IZA DP No. 3372: The Effects of Naturalization on Immigrants’ Employment Probability (France, 1968–1999)
published in: International Journal of Manpower, 2009, 30 (1-2), 83-96
Naturalization is usually regarded as an important sign of civic and political integration amongst immigrants, but it can also be seen as a factor of their economic integration. The aim of this study is to analyze the naturalization phenomenon in France and examine its link with the immigrants’ labor force status. We use longitudinal data from the “Echantillon Démographique Permanent” (EDP) sample. The EDP is a panel dataset by which we can follow almost 1% of the French population from 1968 to 1999 through information contained in the 1968, 1975, 1982, 1990 and 1999 French census. The sample we use (N = 36,685) is limited to immigrants who declared themselves non-naturalized at the time they first appeared in the panel. This makes it possible for us to observe possible changes of nationality between two census dates and their potential consequences on the employment probability at the second date.
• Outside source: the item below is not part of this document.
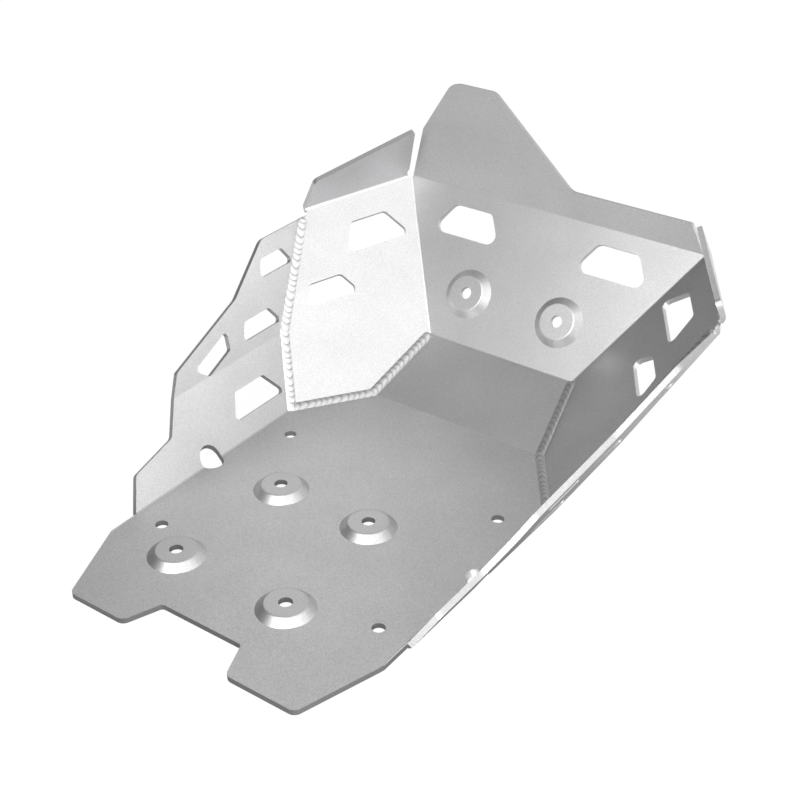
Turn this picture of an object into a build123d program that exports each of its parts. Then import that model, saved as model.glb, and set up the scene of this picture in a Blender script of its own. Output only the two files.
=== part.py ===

In our study, the probability of naturalization between two census dates not only depends on observable individual characteristics of immigrants (country of birth, age, marital situation, occupation, human capital, etc.), but also on a number of contextual variables related to the role of the community in the assimilation process (size of the community and number of foreigners in the region of residence). We compare the differential rates of naturalization between the various ethnic groups and try to answer the following question: are there differences between the naturalized immigrant population and the immigrant population as a whole? In the second stage, we analyze the effect of naturalization on the individual employment probability by estimating a univariate probit model. To control for the potential endogeneity of the naturalization process, we also estimate a bivariate probit model. With both models, we find that naturalization has a significant positive effect on immigrants’ employability and that this effect is particularly high for groups of immigrants who have a low probability of employment in the host country.